→ Task directions:
Copy every line with the string "objects" in it.

══ Dataset excerpt ══

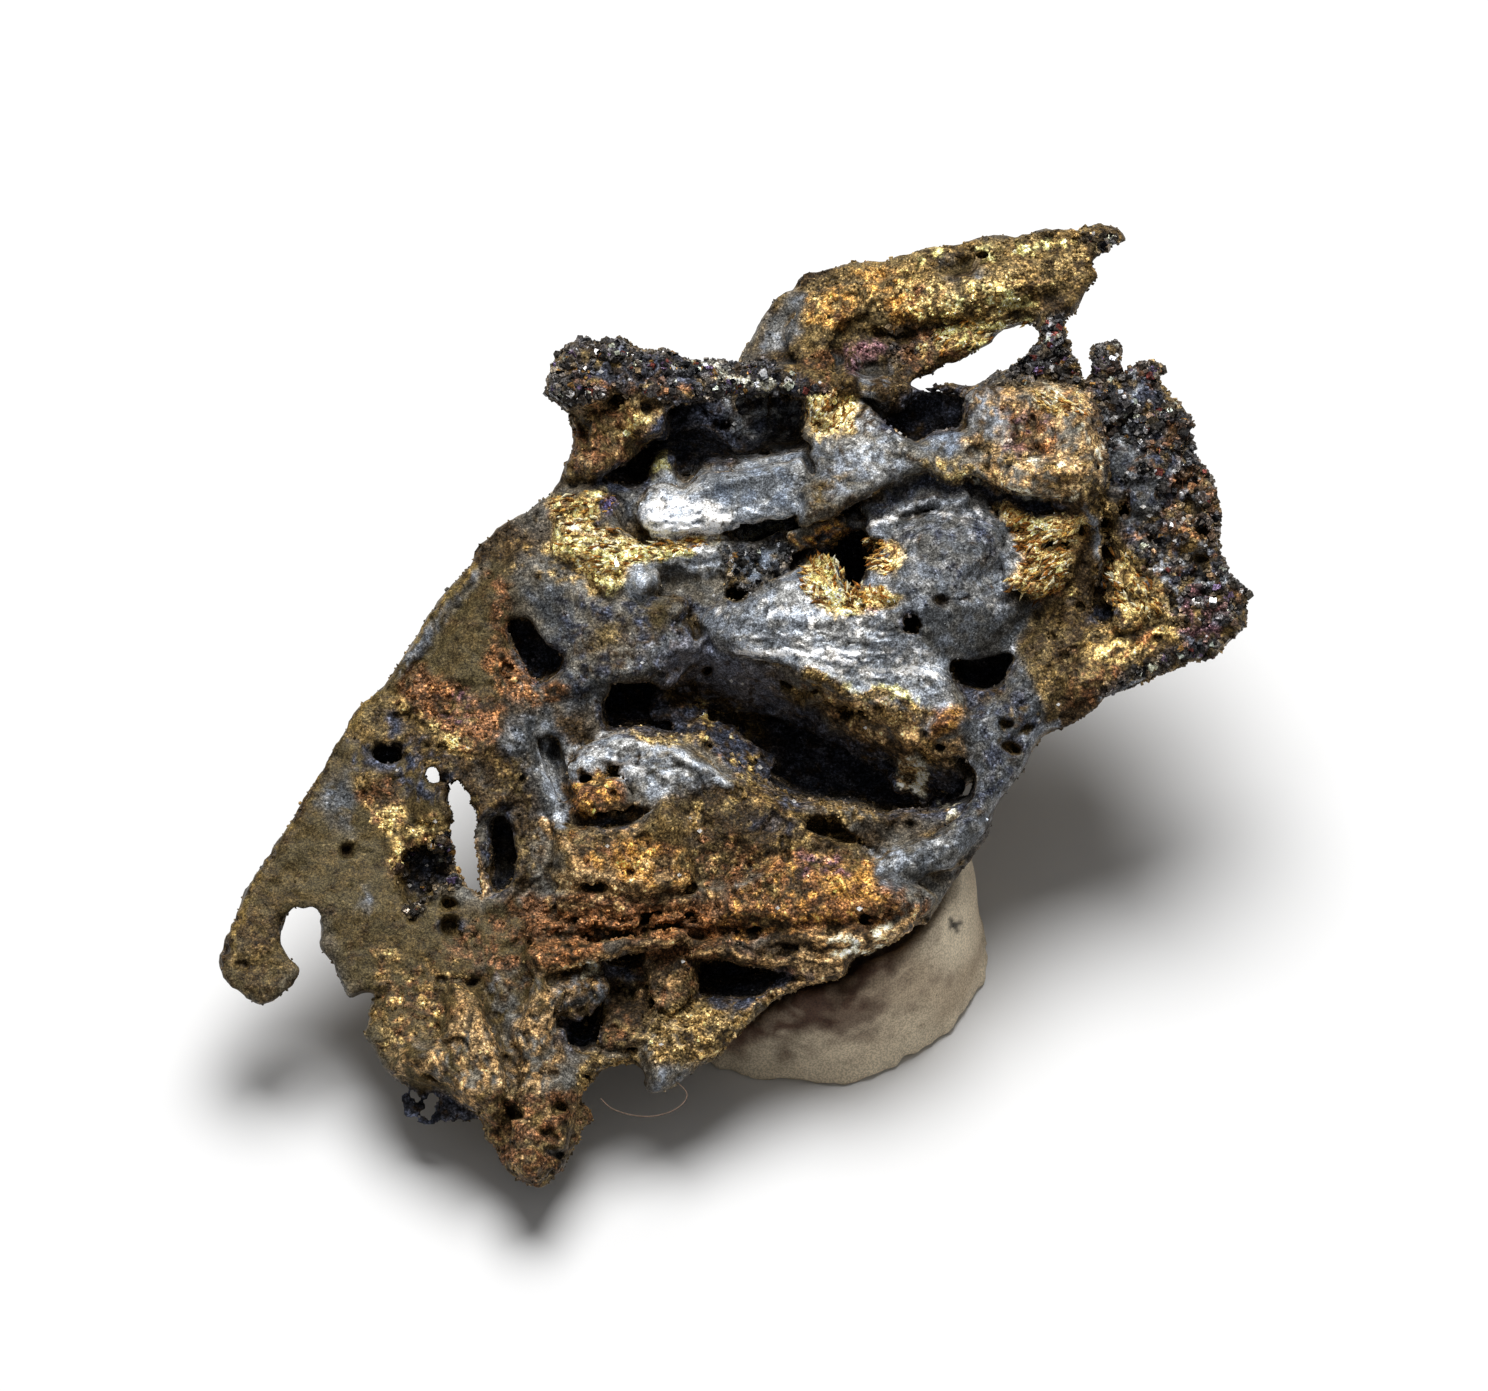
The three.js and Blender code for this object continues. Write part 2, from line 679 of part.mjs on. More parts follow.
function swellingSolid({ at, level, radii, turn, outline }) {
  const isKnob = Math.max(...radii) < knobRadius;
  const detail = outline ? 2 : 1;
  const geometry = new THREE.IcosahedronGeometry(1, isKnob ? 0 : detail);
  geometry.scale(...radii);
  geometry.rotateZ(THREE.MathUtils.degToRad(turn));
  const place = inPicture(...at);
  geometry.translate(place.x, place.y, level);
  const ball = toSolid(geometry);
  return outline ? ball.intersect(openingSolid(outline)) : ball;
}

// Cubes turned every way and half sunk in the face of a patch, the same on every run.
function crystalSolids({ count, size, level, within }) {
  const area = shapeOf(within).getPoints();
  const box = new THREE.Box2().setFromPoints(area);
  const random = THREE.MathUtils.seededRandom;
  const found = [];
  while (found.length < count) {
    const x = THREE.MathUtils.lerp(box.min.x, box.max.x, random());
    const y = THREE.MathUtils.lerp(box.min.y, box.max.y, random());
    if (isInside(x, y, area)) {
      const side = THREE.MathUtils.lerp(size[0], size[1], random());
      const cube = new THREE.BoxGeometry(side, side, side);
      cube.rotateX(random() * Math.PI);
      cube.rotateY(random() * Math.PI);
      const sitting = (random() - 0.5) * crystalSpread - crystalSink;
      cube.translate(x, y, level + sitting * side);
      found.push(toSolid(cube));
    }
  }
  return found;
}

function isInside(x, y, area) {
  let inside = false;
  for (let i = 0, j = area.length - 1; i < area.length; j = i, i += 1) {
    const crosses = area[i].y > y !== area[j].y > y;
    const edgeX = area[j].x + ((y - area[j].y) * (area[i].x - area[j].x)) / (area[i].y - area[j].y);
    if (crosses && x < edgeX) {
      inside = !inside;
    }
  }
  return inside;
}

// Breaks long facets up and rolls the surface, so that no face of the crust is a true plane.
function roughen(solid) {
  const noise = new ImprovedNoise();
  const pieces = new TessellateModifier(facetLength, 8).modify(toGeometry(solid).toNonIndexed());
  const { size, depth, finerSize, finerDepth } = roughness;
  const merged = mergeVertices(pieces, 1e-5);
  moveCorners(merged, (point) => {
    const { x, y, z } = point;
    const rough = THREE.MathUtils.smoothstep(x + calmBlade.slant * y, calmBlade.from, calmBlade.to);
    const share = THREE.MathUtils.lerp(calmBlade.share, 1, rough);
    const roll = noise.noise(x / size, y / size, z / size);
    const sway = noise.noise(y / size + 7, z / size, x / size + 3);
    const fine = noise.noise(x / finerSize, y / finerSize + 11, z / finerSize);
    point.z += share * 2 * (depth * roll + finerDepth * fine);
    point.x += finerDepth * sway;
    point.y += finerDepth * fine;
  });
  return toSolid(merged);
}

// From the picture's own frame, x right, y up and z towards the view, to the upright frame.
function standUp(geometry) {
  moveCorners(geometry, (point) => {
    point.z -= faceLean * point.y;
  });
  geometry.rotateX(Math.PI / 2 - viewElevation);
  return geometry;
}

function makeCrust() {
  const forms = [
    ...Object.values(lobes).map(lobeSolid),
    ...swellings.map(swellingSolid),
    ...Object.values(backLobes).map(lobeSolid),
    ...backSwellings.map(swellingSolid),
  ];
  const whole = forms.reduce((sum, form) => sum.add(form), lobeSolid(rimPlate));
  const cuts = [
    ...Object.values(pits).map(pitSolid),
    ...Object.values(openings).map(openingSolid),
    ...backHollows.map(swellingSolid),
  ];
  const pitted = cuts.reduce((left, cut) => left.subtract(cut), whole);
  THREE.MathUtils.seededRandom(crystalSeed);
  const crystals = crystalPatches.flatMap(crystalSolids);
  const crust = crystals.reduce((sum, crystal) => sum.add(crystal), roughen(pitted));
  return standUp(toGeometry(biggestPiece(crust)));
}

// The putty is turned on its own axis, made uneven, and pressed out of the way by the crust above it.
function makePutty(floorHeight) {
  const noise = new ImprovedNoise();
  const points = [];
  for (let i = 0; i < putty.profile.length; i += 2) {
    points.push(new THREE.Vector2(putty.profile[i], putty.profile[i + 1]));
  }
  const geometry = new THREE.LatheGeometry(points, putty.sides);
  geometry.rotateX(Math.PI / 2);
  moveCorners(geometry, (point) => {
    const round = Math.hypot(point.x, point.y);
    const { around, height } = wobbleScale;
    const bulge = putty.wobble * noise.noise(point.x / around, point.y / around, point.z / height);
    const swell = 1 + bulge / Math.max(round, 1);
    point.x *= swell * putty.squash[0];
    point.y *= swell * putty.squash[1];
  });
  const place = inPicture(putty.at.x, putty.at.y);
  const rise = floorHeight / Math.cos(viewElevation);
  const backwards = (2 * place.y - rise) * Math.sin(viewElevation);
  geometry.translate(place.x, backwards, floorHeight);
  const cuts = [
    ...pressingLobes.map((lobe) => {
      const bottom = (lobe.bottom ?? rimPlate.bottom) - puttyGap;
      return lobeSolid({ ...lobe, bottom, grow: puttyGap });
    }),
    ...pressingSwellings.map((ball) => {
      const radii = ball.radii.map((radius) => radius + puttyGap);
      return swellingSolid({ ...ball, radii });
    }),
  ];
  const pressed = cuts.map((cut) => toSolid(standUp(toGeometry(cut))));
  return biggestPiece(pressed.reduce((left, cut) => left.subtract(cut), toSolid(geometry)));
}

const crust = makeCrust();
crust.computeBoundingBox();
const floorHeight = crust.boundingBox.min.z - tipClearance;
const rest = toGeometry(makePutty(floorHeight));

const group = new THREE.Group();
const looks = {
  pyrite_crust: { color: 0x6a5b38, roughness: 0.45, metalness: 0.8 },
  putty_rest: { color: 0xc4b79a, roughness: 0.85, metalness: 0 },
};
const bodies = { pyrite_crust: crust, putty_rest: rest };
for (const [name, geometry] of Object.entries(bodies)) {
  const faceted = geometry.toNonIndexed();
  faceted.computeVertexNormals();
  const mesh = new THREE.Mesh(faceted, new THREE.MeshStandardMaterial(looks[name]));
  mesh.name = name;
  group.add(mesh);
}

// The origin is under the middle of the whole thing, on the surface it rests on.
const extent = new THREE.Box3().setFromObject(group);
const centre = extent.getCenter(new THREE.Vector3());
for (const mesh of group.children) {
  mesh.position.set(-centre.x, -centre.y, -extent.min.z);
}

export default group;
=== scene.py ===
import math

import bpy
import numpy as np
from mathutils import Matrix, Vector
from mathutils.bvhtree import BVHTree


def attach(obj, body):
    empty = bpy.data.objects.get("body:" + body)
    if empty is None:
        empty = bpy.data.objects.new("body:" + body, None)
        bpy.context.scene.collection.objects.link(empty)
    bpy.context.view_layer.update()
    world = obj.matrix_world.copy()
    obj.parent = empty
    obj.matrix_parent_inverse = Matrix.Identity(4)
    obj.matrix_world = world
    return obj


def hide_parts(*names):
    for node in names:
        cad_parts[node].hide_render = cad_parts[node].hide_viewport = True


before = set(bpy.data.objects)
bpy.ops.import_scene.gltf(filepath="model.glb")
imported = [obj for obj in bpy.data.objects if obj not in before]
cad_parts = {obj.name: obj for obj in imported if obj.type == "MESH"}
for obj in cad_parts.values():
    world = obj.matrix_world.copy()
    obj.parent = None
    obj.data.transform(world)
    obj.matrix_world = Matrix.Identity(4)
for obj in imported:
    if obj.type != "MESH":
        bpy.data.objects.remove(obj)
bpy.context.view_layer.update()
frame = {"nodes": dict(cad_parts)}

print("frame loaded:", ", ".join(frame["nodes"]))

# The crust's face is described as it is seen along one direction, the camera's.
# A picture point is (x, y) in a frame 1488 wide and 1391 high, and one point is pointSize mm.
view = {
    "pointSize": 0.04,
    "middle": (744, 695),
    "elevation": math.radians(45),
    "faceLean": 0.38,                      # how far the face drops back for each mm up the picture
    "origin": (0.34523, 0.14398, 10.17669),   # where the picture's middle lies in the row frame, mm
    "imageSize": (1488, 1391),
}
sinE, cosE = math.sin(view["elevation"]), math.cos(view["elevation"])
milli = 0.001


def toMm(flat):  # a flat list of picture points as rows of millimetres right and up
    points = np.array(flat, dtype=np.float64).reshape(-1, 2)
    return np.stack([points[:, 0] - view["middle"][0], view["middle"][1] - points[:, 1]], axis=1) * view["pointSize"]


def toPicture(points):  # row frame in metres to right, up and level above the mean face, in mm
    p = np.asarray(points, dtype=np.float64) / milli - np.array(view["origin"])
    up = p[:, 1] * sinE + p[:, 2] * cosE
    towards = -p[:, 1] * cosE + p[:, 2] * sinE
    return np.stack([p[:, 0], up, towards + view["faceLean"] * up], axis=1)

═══

→ Result of the task:
    empty = bpy.data.objects.get("body:" + body)
        empty = bpy.data.objects.new("body:" + body, None)
        bpy.context.scene.collection.objects.link(empty)
before = set(bpy.data.objects)
imported = [obj for obj in bpy.data.objects if obj not in before]
        bpy.data.objects.remove(obj)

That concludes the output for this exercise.